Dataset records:

>>>

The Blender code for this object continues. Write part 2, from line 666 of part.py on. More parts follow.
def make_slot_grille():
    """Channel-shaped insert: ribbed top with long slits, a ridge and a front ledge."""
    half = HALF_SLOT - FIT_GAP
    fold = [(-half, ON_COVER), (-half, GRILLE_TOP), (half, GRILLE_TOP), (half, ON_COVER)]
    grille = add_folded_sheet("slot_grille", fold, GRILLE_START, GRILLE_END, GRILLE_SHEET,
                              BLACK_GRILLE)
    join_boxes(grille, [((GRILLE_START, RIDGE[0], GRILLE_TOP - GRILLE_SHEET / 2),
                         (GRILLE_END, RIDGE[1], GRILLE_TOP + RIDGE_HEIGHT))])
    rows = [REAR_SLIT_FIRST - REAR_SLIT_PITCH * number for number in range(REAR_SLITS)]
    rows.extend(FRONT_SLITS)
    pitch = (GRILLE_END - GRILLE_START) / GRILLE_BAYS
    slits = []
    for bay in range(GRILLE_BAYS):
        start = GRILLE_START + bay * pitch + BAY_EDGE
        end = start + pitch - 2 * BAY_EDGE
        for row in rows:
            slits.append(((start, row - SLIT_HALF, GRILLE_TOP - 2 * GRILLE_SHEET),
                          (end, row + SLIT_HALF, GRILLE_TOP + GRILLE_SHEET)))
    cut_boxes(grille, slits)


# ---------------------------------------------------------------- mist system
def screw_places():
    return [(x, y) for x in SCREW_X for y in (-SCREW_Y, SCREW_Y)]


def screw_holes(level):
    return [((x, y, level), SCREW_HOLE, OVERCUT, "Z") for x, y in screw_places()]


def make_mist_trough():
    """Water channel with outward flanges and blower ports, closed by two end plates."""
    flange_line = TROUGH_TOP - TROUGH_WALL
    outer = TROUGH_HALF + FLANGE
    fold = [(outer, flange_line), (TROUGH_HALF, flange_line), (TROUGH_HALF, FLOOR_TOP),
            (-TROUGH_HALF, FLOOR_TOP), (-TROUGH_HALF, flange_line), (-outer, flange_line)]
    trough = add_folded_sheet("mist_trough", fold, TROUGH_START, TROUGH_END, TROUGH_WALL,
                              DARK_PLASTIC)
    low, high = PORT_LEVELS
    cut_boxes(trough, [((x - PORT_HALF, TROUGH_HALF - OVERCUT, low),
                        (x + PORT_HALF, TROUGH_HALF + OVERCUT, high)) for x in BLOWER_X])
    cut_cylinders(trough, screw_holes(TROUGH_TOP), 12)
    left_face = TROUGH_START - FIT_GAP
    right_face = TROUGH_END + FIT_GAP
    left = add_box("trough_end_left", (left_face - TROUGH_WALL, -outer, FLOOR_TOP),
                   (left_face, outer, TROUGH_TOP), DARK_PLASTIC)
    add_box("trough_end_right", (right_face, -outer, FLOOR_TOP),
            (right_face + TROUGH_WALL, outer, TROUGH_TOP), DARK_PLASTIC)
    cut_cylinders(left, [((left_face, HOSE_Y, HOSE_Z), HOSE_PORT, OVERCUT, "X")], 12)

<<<
>>>

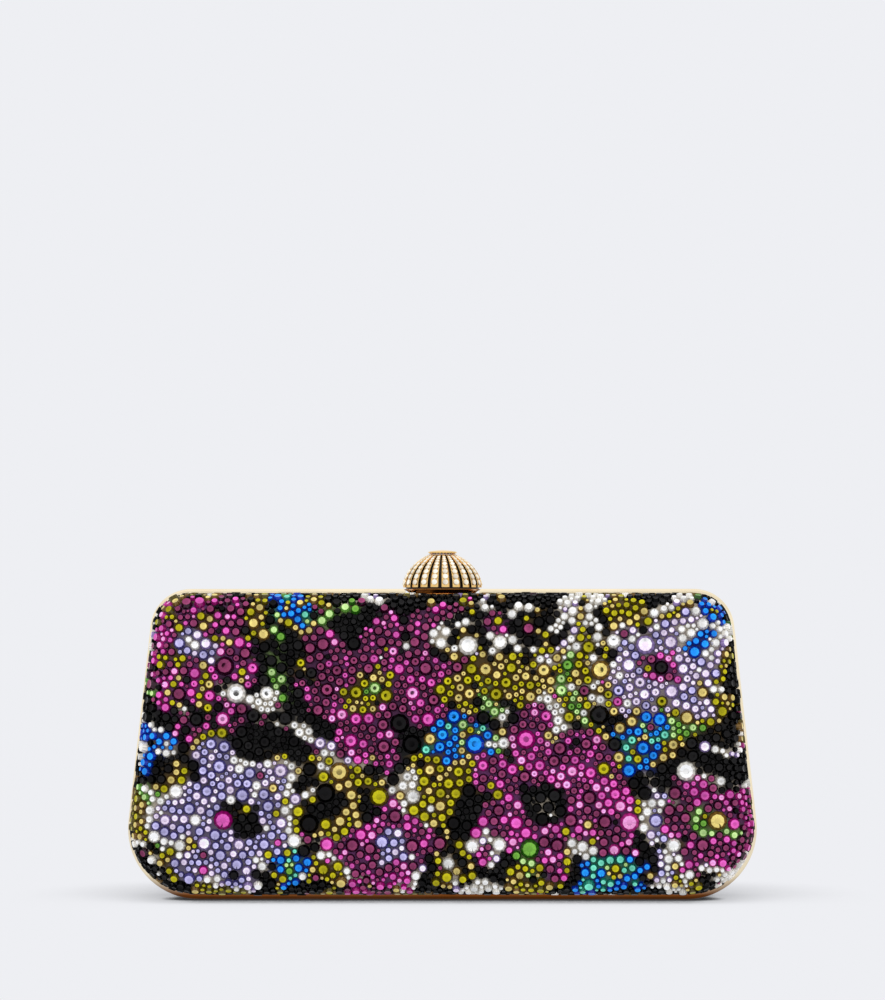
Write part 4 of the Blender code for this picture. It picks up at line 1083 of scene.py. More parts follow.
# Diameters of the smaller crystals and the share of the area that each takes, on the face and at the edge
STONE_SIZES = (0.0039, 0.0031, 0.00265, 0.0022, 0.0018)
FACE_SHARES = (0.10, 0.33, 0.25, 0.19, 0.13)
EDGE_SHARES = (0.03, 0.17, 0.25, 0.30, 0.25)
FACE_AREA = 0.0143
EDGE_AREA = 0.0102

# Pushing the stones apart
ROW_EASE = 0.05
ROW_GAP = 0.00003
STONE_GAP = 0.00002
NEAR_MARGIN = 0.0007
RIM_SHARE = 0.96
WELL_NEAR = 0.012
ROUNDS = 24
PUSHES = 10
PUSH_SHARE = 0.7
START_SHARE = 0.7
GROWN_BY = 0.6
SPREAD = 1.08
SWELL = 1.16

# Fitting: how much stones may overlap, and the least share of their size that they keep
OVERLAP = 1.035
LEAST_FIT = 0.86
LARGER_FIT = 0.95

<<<
>>>

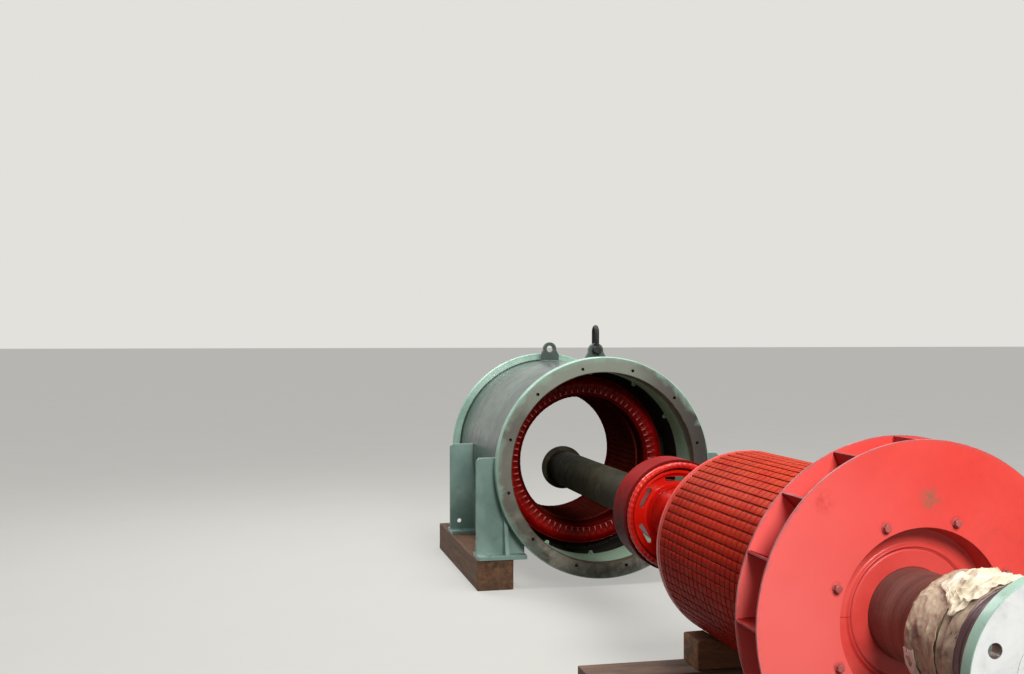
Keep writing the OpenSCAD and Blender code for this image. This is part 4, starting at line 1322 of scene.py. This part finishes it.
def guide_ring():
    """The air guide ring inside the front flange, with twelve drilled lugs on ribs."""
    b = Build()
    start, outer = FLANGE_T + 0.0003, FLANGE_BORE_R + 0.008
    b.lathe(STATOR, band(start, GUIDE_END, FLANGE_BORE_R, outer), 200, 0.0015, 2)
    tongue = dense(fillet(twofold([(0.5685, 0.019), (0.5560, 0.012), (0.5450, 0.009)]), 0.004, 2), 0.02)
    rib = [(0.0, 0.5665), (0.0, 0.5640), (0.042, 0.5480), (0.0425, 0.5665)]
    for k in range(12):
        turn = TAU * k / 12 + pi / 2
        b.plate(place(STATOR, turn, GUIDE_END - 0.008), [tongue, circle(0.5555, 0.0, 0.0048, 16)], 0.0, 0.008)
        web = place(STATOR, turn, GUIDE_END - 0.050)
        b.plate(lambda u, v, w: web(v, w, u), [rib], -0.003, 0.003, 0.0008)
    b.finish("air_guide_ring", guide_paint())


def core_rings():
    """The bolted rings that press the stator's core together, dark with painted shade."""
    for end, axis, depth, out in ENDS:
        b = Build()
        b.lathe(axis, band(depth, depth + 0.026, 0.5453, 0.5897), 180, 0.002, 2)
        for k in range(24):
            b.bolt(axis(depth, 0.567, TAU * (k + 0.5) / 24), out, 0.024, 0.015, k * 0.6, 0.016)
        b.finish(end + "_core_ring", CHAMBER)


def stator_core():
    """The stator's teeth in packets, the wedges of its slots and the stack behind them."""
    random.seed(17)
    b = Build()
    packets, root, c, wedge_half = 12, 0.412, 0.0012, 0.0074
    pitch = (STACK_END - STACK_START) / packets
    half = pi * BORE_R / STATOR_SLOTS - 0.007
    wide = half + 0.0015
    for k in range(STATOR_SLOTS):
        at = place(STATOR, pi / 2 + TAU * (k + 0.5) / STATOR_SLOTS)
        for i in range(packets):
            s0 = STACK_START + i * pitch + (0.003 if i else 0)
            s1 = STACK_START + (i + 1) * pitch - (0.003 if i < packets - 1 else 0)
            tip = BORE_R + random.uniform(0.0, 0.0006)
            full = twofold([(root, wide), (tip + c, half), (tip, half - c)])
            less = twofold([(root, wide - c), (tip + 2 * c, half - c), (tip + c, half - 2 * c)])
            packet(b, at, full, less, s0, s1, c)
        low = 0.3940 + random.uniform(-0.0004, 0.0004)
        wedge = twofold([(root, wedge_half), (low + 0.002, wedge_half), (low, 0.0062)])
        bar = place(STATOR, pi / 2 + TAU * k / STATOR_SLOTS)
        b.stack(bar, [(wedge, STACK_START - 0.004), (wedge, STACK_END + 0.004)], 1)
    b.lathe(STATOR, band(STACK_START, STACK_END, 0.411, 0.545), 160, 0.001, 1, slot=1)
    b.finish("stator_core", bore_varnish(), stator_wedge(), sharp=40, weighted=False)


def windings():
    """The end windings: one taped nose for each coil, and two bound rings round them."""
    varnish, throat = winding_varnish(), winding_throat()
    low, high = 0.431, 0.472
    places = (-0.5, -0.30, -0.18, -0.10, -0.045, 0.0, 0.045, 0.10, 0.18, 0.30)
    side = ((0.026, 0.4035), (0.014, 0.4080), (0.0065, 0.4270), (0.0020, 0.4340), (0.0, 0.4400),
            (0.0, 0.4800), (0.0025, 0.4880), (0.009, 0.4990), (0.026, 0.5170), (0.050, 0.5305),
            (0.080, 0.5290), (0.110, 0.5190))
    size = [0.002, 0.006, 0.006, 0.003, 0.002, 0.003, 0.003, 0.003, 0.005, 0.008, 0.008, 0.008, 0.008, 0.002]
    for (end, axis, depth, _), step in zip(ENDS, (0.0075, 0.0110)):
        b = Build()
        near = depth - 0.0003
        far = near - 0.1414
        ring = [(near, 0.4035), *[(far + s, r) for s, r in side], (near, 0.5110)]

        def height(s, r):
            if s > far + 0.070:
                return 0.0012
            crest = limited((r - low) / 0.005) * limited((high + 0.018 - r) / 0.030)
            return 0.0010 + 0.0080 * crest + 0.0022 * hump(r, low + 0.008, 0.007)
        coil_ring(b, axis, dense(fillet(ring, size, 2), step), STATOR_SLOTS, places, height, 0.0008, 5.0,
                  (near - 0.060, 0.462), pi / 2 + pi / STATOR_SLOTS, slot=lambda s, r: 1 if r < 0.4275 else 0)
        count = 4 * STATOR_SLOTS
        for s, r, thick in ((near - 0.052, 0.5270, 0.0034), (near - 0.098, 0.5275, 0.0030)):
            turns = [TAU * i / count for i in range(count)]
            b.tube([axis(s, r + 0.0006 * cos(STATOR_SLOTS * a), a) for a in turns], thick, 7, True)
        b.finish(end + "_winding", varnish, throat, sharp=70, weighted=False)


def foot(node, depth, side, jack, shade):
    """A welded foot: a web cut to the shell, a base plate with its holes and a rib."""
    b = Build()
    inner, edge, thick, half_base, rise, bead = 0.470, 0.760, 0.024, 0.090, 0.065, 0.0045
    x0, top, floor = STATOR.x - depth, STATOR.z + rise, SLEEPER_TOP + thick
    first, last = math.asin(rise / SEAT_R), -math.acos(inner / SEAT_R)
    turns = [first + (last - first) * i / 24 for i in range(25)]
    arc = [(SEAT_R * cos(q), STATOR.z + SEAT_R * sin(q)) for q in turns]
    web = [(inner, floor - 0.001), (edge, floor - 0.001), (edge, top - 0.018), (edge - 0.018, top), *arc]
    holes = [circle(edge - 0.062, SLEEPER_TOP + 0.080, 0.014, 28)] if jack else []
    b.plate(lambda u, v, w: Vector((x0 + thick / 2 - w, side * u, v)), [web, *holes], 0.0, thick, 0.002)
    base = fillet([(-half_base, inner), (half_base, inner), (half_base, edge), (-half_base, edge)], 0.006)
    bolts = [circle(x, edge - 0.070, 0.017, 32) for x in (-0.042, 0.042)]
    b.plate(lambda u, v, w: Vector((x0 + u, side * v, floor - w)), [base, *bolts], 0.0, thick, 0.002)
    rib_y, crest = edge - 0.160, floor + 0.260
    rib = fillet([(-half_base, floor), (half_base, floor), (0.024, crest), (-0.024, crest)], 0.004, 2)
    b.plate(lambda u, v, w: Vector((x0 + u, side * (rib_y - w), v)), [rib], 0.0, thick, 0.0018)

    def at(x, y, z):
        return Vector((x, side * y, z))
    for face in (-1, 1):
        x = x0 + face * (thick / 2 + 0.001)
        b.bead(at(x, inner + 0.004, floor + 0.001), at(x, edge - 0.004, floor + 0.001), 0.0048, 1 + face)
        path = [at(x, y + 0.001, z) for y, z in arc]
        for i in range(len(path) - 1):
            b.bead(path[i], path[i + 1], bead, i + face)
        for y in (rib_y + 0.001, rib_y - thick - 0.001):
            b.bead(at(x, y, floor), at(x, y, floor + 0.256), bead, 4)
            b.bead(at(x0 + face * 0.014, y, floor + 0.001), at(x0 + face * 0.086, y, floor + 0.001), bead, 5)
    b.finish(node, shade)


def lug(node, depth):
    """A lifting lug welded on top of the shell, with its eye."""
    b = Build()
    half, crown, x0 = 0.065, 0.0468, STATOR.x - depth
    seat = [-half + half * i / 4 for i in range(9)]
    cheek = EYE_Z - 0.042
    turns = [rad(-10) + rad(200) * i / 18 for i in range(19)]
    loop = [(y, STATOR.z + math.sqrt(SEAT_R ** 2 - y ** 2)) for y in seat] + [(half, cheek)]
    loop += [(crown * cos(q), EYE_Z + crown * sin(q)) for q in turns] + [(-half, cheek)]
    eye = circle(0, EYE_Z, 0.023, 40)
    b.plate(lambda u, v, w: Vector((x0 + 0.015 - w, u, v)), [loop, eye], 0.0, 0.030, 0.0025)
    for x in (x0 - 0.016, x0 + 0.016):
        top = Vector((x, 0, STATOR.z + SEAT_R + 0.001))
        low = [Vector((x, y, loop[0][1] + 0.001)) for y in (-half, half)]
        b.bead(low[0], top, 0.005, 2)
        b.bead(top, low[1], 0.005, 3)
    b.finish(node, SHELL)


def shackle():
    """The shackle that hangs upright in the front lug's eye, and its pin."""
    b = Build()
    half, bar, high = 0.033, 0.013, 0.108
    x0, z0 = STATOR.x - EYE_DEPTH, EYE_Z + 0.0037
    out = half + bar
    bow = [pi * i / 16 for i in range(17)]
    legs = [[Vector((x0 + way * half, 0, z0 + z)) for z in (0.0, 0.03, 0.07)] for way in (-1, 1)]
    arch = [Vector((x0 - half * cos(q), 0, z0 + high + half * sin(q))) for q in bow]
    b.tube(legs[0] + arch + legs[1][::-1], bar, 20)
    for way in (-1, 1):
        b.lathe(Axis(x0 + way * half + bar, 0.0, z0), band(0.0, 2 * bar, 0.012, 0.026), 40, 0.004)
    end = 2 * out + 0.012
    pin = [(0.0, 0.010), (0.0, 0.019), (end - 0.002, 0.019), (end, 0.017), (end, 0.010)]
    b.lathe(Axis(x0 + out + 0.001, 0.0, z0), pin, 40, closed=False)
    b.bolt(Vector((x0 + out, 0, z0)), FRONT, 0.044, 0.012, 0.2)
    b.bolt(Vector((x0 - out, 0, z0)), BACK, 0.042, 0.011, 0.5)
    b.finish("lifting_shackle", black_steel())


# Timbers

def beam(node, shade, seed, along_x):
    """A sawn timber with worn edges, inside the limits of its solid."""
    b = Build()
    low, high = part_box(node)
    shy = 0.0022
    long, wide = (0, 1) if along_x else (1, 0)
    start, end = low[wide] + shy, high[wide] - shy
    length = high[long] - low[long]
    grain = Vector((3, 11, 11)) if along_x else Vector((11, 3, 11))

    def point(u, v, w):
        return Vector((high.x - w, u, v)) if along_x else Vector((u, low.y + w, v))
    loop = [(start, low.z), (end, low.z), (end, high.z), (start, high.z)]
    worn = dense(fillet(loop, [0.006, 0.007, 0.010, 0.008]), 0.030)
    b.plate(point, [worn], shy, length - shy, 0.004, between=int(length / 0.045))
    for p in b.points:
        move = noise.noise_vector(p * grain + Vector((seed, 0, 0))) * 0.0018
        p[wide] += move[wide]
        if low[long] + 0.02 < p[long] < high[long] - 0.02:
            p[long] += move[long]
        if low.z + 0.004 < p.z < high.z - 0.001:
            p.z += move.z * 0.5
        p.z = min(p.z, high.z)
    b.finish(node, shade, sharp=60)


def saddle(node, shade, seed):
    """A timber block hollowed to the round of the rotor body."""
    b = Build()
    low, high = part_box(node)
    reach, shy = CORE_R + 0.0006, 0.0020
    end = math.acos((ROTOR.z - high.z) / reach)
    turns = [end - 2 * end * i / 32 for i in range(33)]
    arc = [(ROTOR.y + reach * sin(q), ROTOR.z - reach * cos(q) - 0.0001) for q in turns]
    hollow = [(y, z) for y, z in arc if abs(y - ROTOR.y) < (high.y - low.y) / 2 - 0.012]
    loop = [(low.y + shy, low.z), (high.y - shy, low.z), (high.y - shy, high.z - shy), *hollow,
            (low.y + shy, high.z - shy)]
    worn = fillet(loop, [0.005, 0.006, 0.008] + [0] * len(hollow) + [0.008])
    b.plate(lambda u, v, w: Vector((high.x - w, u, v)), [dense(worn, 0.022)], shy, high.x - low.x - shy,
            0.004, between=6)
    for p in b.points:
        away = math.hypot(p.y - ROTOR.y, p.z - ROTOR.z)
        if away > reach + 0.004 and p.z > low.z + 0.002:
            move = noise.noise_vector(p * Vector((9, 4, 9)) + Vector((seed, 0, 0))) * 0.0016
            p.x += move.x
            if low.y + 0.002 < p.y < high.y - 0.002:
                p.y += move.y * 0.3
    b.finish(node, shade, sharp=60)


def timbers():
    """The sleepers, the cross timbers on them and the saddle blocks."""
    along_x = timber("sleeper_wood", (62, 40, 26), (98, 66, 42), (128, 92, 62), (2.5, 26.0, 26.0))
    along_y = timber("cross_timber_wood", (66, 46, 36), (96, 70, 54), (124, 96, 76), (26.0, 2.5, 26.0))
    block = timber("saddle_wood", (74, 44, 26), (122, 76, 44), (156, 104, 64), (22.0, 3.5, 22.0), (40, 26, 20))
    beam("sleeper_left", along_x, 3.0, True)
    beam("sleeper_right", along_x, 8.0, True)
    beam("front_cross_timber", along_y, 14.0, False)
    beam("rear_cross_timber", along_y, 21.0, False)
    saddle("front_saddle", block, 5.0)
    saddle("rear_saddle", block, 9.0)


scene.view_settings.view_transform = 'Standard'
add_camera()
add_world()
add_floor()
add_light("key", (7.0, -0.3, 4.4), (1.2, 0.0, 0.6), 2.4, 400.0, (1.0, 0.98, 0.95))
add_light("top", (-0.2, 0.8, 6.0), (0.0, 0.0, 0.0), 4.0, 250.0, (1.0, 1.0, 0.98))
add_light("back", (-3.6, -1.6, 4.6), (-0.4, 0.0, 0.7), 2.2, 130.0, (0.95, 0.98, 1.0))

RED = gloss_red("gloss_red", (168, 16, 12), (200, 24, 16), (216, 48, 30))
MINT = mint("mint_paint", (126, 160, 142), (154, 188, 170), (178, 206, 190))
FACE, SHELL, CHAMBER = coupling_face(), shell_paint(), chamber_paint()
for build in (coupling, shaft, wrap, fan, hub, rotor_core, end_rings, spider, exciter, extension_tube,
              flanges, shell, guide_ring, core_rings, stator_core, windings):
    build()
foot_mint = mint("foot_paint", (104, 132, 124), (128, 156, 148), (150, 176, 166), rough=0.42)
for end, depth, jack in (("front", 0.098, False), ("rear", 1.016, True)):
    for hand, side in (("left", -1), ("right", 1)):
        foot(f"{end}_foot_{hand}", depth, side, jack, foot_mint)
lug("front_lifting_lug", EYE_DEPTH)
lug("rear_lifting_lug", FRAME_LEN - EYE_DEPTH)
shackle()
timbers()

<<<

> _Exercise_
Starting at the line that holds "The Blender code for this object", copy each line exactly and stop after the line that holds "y in screw_places()]".

> _Task solution_
The Blender code for this object continues. Write part 2, from line 666 of part.py on. More parts follow.
def make_slot_grille():
    """Channel-shaped insert: ribbed top with long slits, a ridge and a front ledge."""
    half = HALF_SLOT - FIT_GAP
    fold = [(-half, ON_COVER), (-half, GRILLE_TOP), (half, GRILLE_TOP), (half, ON_COVER)]
    grille = add_folded_sheet("slot_grille", fold, GRILLE_START, GRILLE_END, GRILLE_SHEET,
                              BLACK_GRILLE)
    join_boxes(grille, [((GRILLE_START, RIDGE[0], GRILLE_TOP - GRILLE_SHEET / 2),
                         (GRILLE_END, RIDGE[1], GRILLE_TOP + RIDGE_HEIGHT))])
    rows = [REAR_SLIT_FIRST - REAR_SLIT_PITCH * number for number in range(REAR_SLITS)]
    rows.extend(FRONT_SLITS)
    pitch = (GRILLE_END - GRILLE_START) / GRILLE_BAYS
    slits = []
    for bay in range(GRILLE_BAYS):
        start = GRILLE_START + bay * pitch + BAY_EDGE
        end = start + pitch - 2 * BAY_EDGE
        for row in rows:
            slits.append(((start, row - SLIT_HALF, GRILLE_TOP - 2 * GRILLE_SHEET),
                          (end, row + SLIT_HALF, GRILLE_TOP + GRILLE_SHEET)))
    cut_boxes(grille, slits)


# ---------------------------------------------------------------- mist system
def screw_places():
    return [(x, y) for x in SCREW_X for y in (-SCREW_Y, SCREW_Y)]


def screw_holes(level):
    return [((x, y, level), SCREW_HOLE, OVERCUT, "Z") for x, y in screw_places()]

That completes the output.